ITmedia Mobile / 2024年7月14日 10時5分

 このブームを香港在住の友人に訪ねたところ「加工のないエモさ」がウケていると表現された。筆者はこの「加工のない」と表現された辺り、AI補正が当たり前のスマホに対するアンチテーゼ的なものを感じた。日本以上に自撮りブームが盛んで、スマホでは「AIでとにかく盛れるカメラ」が一世を風靡した中華圏でこのような評価になるのには驚いた。

 このような背景もあり、レトロデジタルカメラは人気機種を中心に価格が高騰している。深センで見かけたときの相場は日本メーカーの15年落ちの製品で550元(約1万1500円)前後と思ったより高価だった。このほかに「スマートメディア」といった旧規格の保存メディアも数が少ないことから高騰しているという。

 日本でもフリマアプリや中古販売店をチェックすると、多くの製品がそこそこ高価な価格で販売されている。大手中古店のハードオフのスタッフが「状態のいいデジカメは入荷するとすぐに売れる」と漏らすのも納得の盛況具合だ。

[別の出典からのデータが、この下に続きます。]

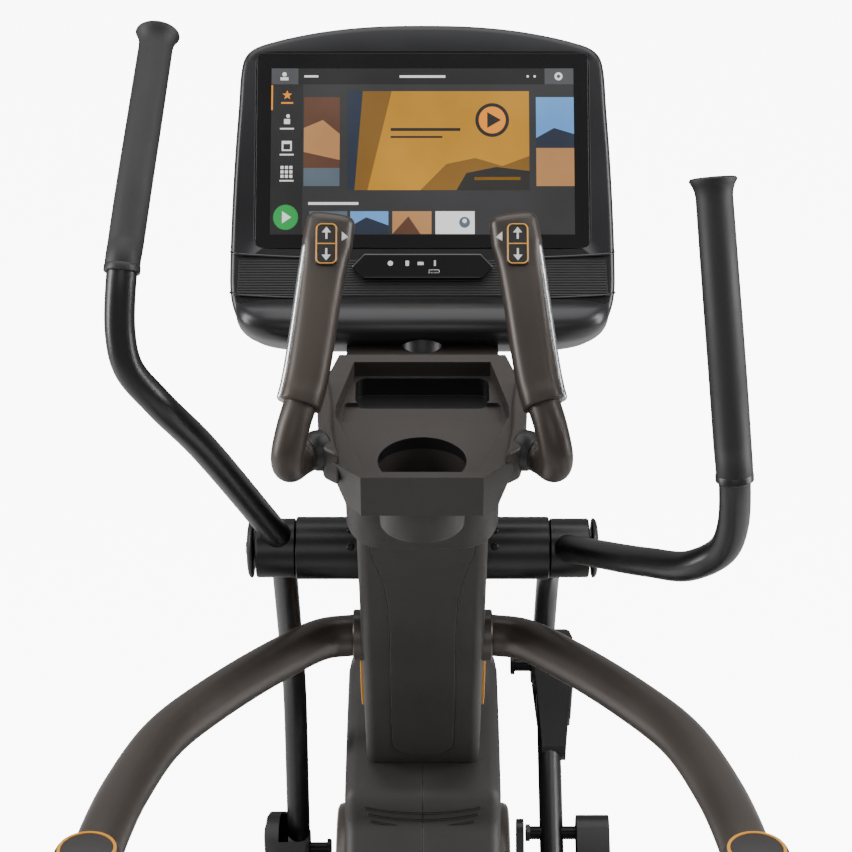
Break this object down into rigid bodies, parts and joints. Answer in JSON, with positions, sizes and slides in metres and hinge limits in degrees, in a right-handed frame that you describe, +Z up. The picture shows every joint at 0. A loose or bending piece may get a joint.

●古い機種なら「エモく」撮れるのか。iPhone 3GSで試す

 さて、仮にもスマートフォンで「エモい」写真を撮れるといったらどのような機種だろうか。ここでいうノスタルジーといった懐かしさを感じるには古いスマートフォンが選択肢に浮かぶ。

 物理的な古さを感じるなら、それこそiPhone 3GS世代だろうか。今のスマホには当たり前に備わる機能がない機種であれば、現代では撮影が難しい「性能不足による表現」ができる。トイカメラ的なエモさを出せるはずだ。

 iPhone 3GSは2009年に発売された。300万画素のカメラに初のオートフォーカスを備えるなど、同社のスマートフォンとしてはカメラ周りは大きな進化を遂げた機種として注目された。筆者も小学生の頃に触れた最初のiPhoneなので、思い入れのある機種だ。

 余談ながら、2024年に中学生へ進学した子にこのスマホを見せたら「まだ生まれてない」「SNSで見た平成レトロっぽい」と言われたときは思わず変な声が出てしまった。

 何枚か撮ってみる。昼間の作例はそれなりに映るが、全体的に暗い印象を受ける。あの時はこんな感じだったとノスタルジーに浸れるが、今となってはきれいにはみえない。

 夜間はさすがに厳しい印象だ。HDR撮影もできない世代のため、ノイズも多く手振れもしやすい。

 何枚か撮影したが、やはり時代相応の写りだと感じた。懐かしいという感覚にはなるが、筆者的にはエモーショナルな要素はあまり感じない。ただ、このような技術的な未熟さゆえの写りの悪さをノスタルジックと評するのであれば、トイカメラなどと同じ領域と考えたい。懐かしさを「エモい」と評価するのであれば、スマホでも十分に撮影はできそうだ。